Earlier this week, J. Cole celebrated his 29th birthday in the usual way: a concert at Madison Square Garden. A ceremony, during which one of his idols gifted him his original Roc A Fella chain. And by beginning his own vanity label, Dreamville Records, through Beats By Dre-fattened megalith Interscope (the same label that hosts TDE and his competitive peer Kendrick Lamar).
OK, so maybe this wasn't the usual birthday experience. Cole world, though, feels like a more substantial universe of late, particularly since Cole blew past expectations, outselling Kanye West (he has still sold more copies of Born Sinner than Kanye has Yeezus) with an album that not only provided two of the year's strongest radio singles, but cultivated a consistent sound that pleased longtime fans. Yet Cole remains an underdog; Kanye's album inspired hundreds of thinkpieces and reams of analysis upon its release, while Cole's project received cursory waves; bad boys, it seems, aren't the only ones who move in silence.
Jay's on-stage presentation at Cole's performance of his original Roc chain is likely to shut down naysayers who've joked about Jay's support of his Roc Nation signee being half-hearted (hip-hop message board Boxden had a thread offering money for a picture of the two together. Now it has three about Cole's recent chaining.) But Cole does still have peaks yet to climb; one substantial one is his contemporary, Kendrick Lamar, who shot past Cole (and on the strength of one of his beats!) to acclaim, fame, and fortune.
Of course, comparing any contemporary rapper to Kendrick Lamar is an unfair bar to set; he's one of only four new rappers to sell more than a million copies in the past five years. And until Cole hits that plateau, he's still hip-hop's little engine that could, an MC whose ear has captured the attention of a substantial subset of the hip hop world, a traditionalist who evades being pegged as a retro act by dint of his highly personal, earnest story. But Jay's most recent cosign was still a major symbolic moment for a rapper in a career full of them. In hip-hop's subliminal Cold War (Cole War?), it was also a warning of more to come. Being the low-key sideline story makes it difficult to trumpet your achievements. But considering it happened just as Cole became the boss of his own label—a feat Kendrick, a mere employee of the TDE empire, has yet to attain—it's becoming apparent that 2014 is set up to be a big one for Jermaine.
To be fair, the proof is still in the pudding. His label is a vanity project until proven otherwise.
Not that Cole's critics are liable to fold. If anything, in their eyes, this week's events only reinforce the idea that Cole is a hip-hop fan first and foremost, a rapper so taken with the idea of being among the greats that he couldn't compete on their level: to them, the Jay cosign is further evidence for the prosecution. Even heading his own label could be perceived as checking off an obligation for the aspiring legend: all of the best rappers, the thinking goes, were entrepreneurs too. And to be fair, the proof is still in the pudding. His label is a vanity project until proven otherwise.

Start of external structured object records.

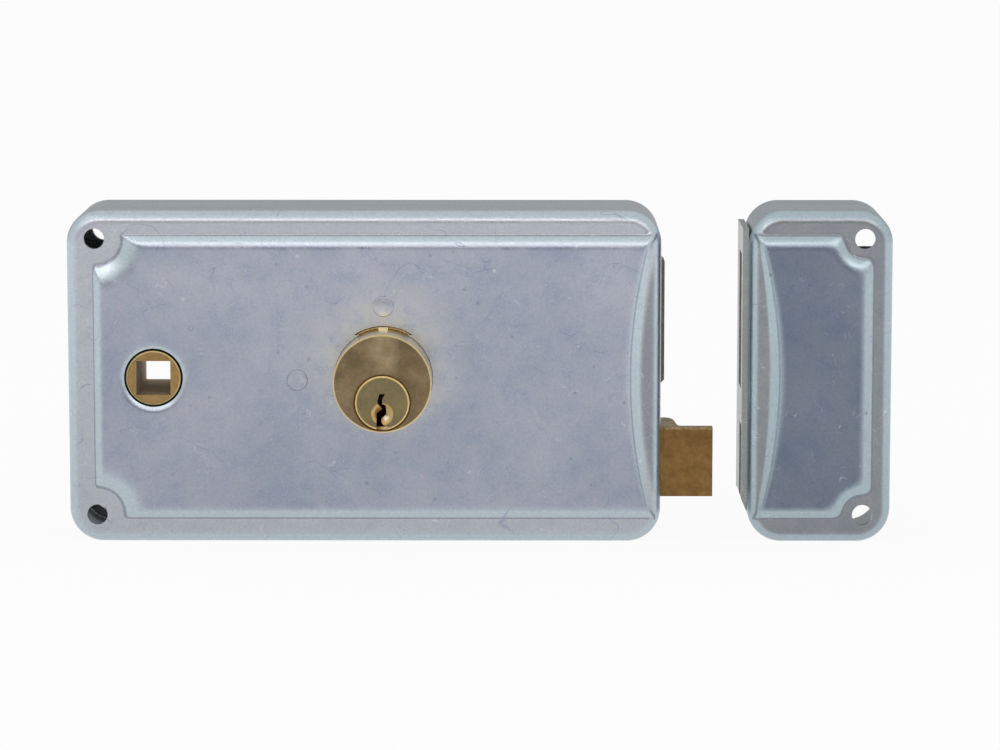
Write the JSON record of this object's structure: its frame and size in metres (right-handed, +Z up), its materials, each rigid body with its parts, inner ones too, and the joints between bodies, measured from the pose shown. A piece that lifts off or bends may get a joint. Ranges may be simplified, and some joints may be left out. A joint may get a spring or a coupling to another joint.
{
  "type": "rim box lock",
  "caption": "Surface-mounted box lock with raised steel cover, off-centre pin cylinder, square spindle follower, deadbolt, spring latch and a separate keeper box.",
  "frame": {"origin": "middle of the case's flat mounting face, on the door", "axes": "+X along the lock towards the keeper, +Z up, +Y into the door, so the cover faces -Y"},
  "size_m": [0.1944, 0.0373, 0.079],
  "materials": {
    "zinc_steel": "blue-passivated zinc plate, satin, mottled",
    "keeper_steel": "blue-passivated zinc plate, satin, darker",
    "plain_steel": "zinc-plated steel, satin",
    "spring_steel": "bright spring wire",
    "cylinder_brass": "turned, satin",
    "hub_brass": "turned, tarnished gold",
    "latch_brass": "extruded, dull brown",
    "deadbolt_brass": "dull dark olive"
  },
  "bodies": {
    "case": {"front_case": "zinc_steel", "back_plate": "plain_steel", "back_plate_screws": "plain_steel", "bolt_guide_post": "plain_steel", "lever_pivot_post": "plain_steel", "cylinder_bracket": "plain_steel", "cylinder_screws": "plain_steel", "cylinder_body": "cylinder_brass", "driver_pins": "cylinder_brass", "pin_springs": "spring_steel", "bolt_guide": "plain_steel", "latch_guide": "plain_steel", "guide_rivets": "plain_steel", "latch_spring": "spring_steel", "spring_stud": "plain_steel", "detent_spring": "spring_steel", "keeper_shell": "keeper_steel", "keeper_plate": "keeper_steel"},
    "key_plug": {"plug": "cylinder_brass", "key_pins": "cylinder_brass", "cam": "plain_steel", "cam_clip": "plain_steel"},
    "deadbolt": {"deadbolt_head": "deadbolt_brass", "deadbolt_tail": "plain_steel", "deadbolt_rivets": "plain_steel"},
    "follower": {"hub": "hub_brass"},
    "latch": {"latch_head": "latch_brass", "latch_tail": "plain_steel", "latch_rivets": "plain_steel", "latch_peg": "plain_steel"},
    "key_lever": {"latch_lever": "plain_steel"}
  },
  "joints": [
    {"name": "key_turn", "type": "hinge", "parent": "case", "child": "key_plug", "pos_m": [0.0046, -0.02, -0.0045], "axis": [0, 1, 0], "range_deg": [0, 90]},
    {"name": "deadbolt_throw", "type": "slide", "parent": "case", "child": "deadbolt", "axis": [1, 0, 0], "range_m": [0, 0.014], "deforming": ["detent_spring"]},
    {"name": "handle_turn", "type": "hinge", "parent": "case", "child": "follower", "pos_m": [-0.0496, -0.014, 0], "axis": [0, 1, 0], "range_deg": [0, 35]},
    {"name": "latch_draw", "type": "slide", "parent": "case", "child": "latch", "axis": [-1, 0, 0], "range_m": [0, 0.012], "stiffness_N_per_m": 300, "springref_m": -0.004, "deforming": ["latch_spring"]},
    {"name": "lever_swing", "type": "hinge", "parent": "case", "child": "key_lever", "pos_m": [-0.0157, -0.0075, -0.0005], "axis": [0, 1, 0], "range_deg": [0, 36]}
  ],
  "couplings": [
    {"joint": "key_turn", "follows": "deadbolt_throw", "rad_per_m": 112.19},
    {"joint": "handle_turn", "follows": "latch_draw", "rad_per_m": 50.687},
    {"joint": "lever_swing", "follows": "latch_draw", "rad_per_m": 52.111}
  ]
}
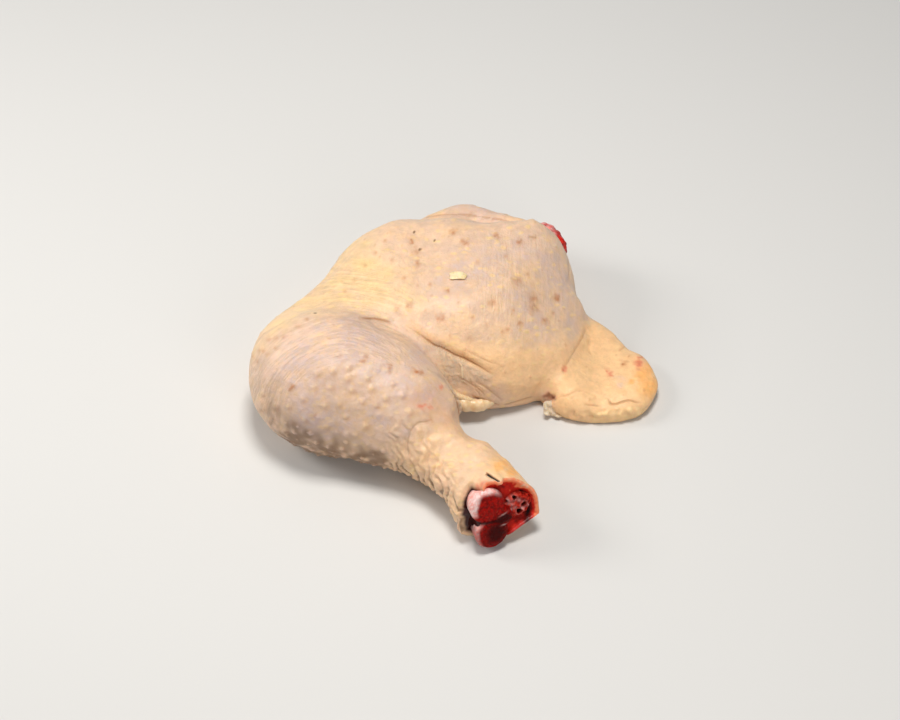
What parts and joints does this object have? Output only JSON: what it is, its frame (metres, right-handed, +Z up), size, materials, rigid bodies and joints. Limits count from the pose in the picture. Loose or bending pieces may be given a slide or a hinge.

But critics who harp too heavily on this are liable to end up not just disappointed, but frustrated. Contrary to the typical line that he's a boring rapper, his continued success has only further trolled those who think he fails to live up to the lofty standards set by earlier generations. He'd be wise to follow in Drake's footsteps, in this sense. The more like himself Cole is—the more he plays the humble, underdog MC, like the beauty contestant who's "just happy to be here"—the more untouchable he is.
Although Cole often pays deference to the East Coast MCs whose detached, controlled, narrative styles embraced the poetic and conceptual possibilities of hip-hop, ironically, his own rhetorical style is radically different. He can spit, but the purpose of his verses isn't densely written stanzas or hyper-technical fireworks. Unlike Lupe Fiasco—a monster technician himself, who misunderstood his own appeal and fell down a rabbit hole of agit-prop and smarter-than-thou complexity—Cole has stuck to his subjective, first-person guns, with highly personal stories and a complete lack of presumptuousness. He's managed the high wire act of being both self-effacing and confident in his role.
His fans may be increasingly frustrated by the lack of respect he's received in the industry. But the moment he receives the acclaim he's working for will be the moment his arc has peaked. Cole has built his career the hard way, an aesthetic conservative who has nonetheless had a deeper understanding of what his audience was seeking than the vast majority of his peers, one who recognized that relatability and identification could prove a powerful engine in an era when the music business—like so many others—requires a long, sustained grind, rather than a quick fix. Unlike much of his competition, whose stories become distant once they reach rarefied air, Cole's made a theater out of remaining true to himself.